See also paragraph 28.
 [Prosecutor v Blaškić, IT-95-14-AR108bis, Judgment on the Request of the Republic of Croatia for Review of the Decision of Trial Chamber II of 18 July 1997, 29 Oct 1997 (“Blaškić Subpoena Decision”).] See pars 38(iii) and 41, and footnotes 43-45, supra.
 See par 41, supra.
 See par 41, supra.
 In Case Concerning the Arrest Warrant of 11 April 2002 (Democratic Republic of the Congo v Belgium), 14 Feb 2002 (the Yerodia Case), General List No 121 [unreported], at par 61, the International Court of Justice said: “Accordingly, the immunities enjoyed under international law by an incumbent or former Minister for Foreign Affairs do not represent a bar to criminal prosecution in certain circumstances. [...] an incumbent or former Minister for Foreign Affairs may be subject to criminal proceedings before certain international criminal courts, where they have jurisdiction. Examples include the International Criminal Tribunal for the Former Yugoslavia [...].”

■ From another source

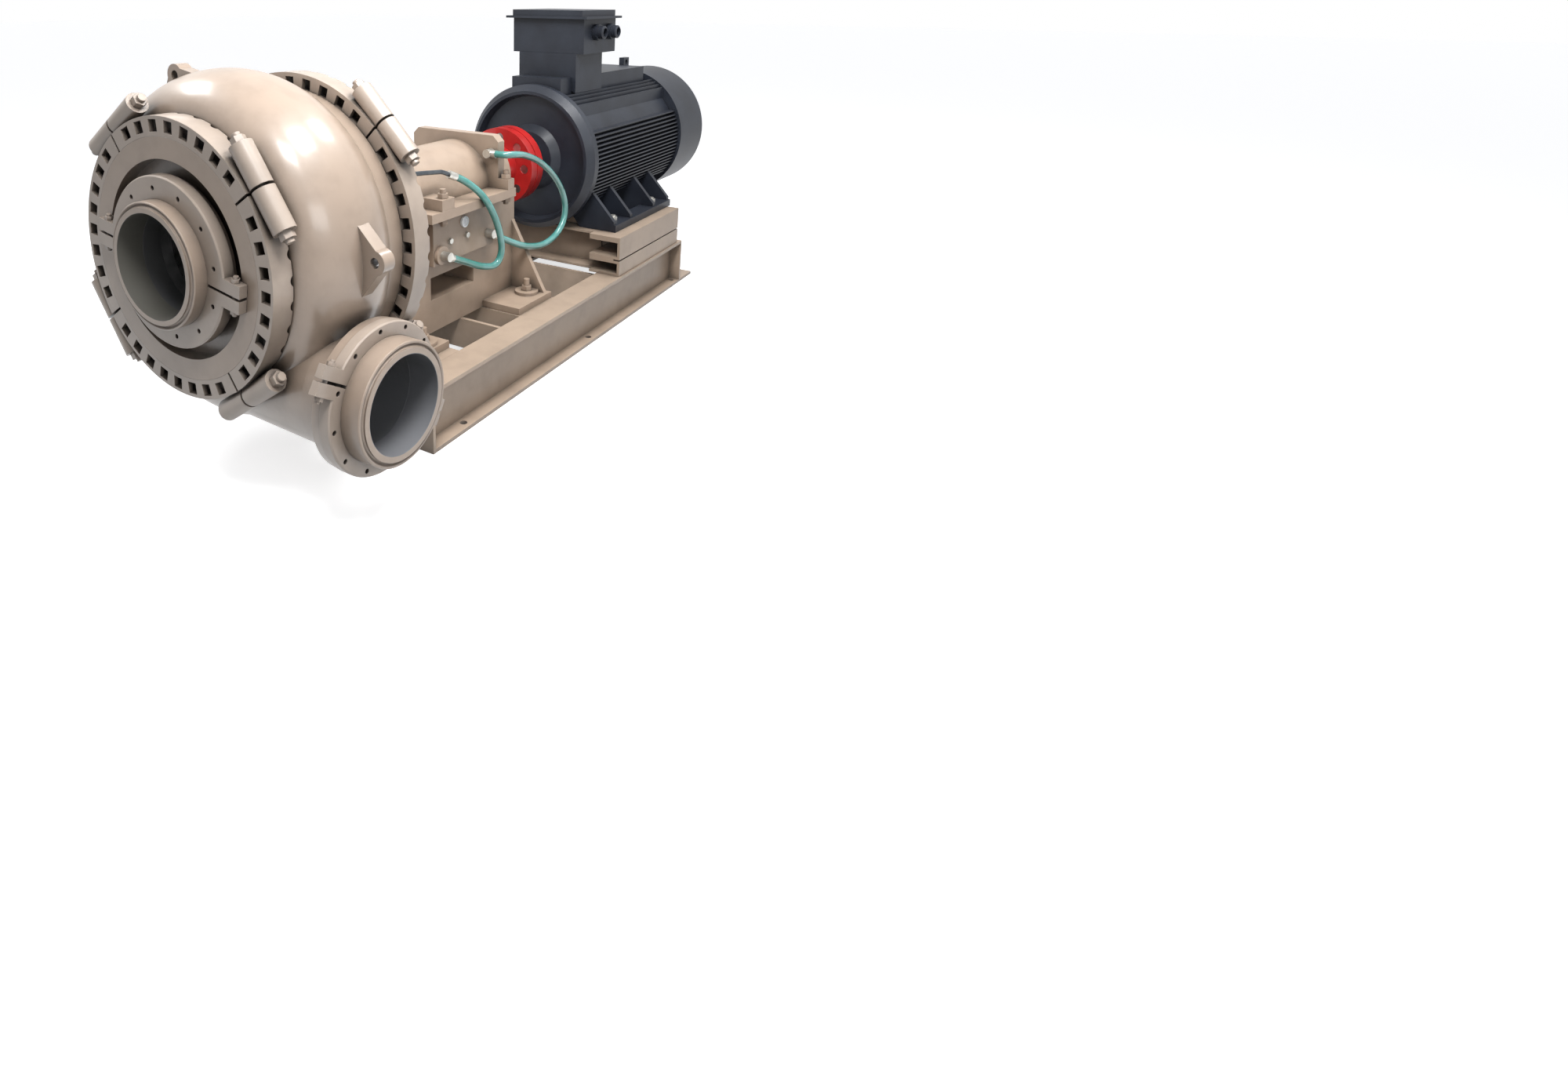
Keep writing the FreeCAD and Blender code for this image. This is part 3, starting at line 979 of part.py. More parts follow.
def hose(label, radius, points):
    """A round hose along a route of straight runs and tangent arcs."""
    path, radii = corner_path(points)
    section = Part.Wire(Part.makeCircle(radius, points[0], points[1] - points[0]))
    shape = path.makePipeShell([section], True, False)
    if shape.Volume < 0:
        shape.reverse()
    runs = [round((b - a).Length) for a, b in zip(points, points[1:])]
    share = shape.Volume / (path.Length * math.pi * radius ** 2)
    print(label, "length", round(path.Length), "bend radii", [round(r) for r in radii], "runs", runs,
          "volume against section times length", round(share, 3))
    node(label, feature(label, shape))


def oil_chest():
    """The chest on the pedestal's side with its boss, sight glass and plugs."""
    chest = box("chest_box", ("cradle_half", shaft_y("chest_at"), "chest_low"),
                ("chest_out - cradle_half", "chest_length", "chest_high - chest_low"))
    boss = cylinder("chest_boss", "boss_radius", "boss_reach + 5", "chest_out - 5", shaft_y("boss_at"),
                    "boss_height", "X")
    node("oil_chest", joined("oil_chest", [chest, boss]))
    ring = [("0", "0"), ("0", "sight_radius"), ("sight_reach", "sight_radius"),
            ("sight_reach", "sight_radius - 6"), ("sight_reach / 2", "sight_radius - 6"),
            ("sight_reach / 2", "0")]
    node("sight_glass", turned("sight_glass", ring, "chest_out", shaft_y("sight_at"), "sight_height", "X"))
    plugs = [hexagon(f"plug_{i}", "plug_radius", "plug_radius", "chest_out",
                     shaft_y(f"plug_at + {i} * plug_pitch"), "plug_height", "X") for i in range(2)]
    node("chest_plugs", group("chest_plugs", plugs))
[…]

 Charter, Article 7: “The official position of defendants whether as Heads of State or responsible officials in Government Departments, shall not be considered as freeing them from responsibility or mitigating punishment.” See also Article II of Control Council Law No 10. In its Judgment, the Nuremberg Tribunal stated (at pp 222-223): “It was submitted that international law is concerned with the actions of sovereign States, and provides no punishment for individuals; and further, and where the act in question is an act of State, those who carry it out are not personally responsible, but are protected by the doctrine of the sovereignty of the State. In the opinion of the Tribunal, both these submissions must be rejected. […] The principle of international law, which under certain circumstances, protects the representatives of a State, cannot be applied to acts which are condemned as criminal by international law. The authors of these acts cannot shelter themselves behind their official position in order to be freed from punishment in appropriate proceedings […]. On the other hand the very essence of the Charter is that individuals have international duties which transcend the national obligations of obedience imposed by the individual State. He who violates the laws of war cannot obtain immunity while acting in pursuance of the authority of the State if the State in authorising action moves outside its competence under international law.” Trial of the Major War Criminals Before the International Military Tribunal: Nuremberg, 14 November 1945 – 1 October 1946 (1947).
 Article 7.2: “The official position of any accused person, whether as Head of State or Government or as a responsible Government official, shall not relieve such person of criminal responsibility nor mitigate punishment.”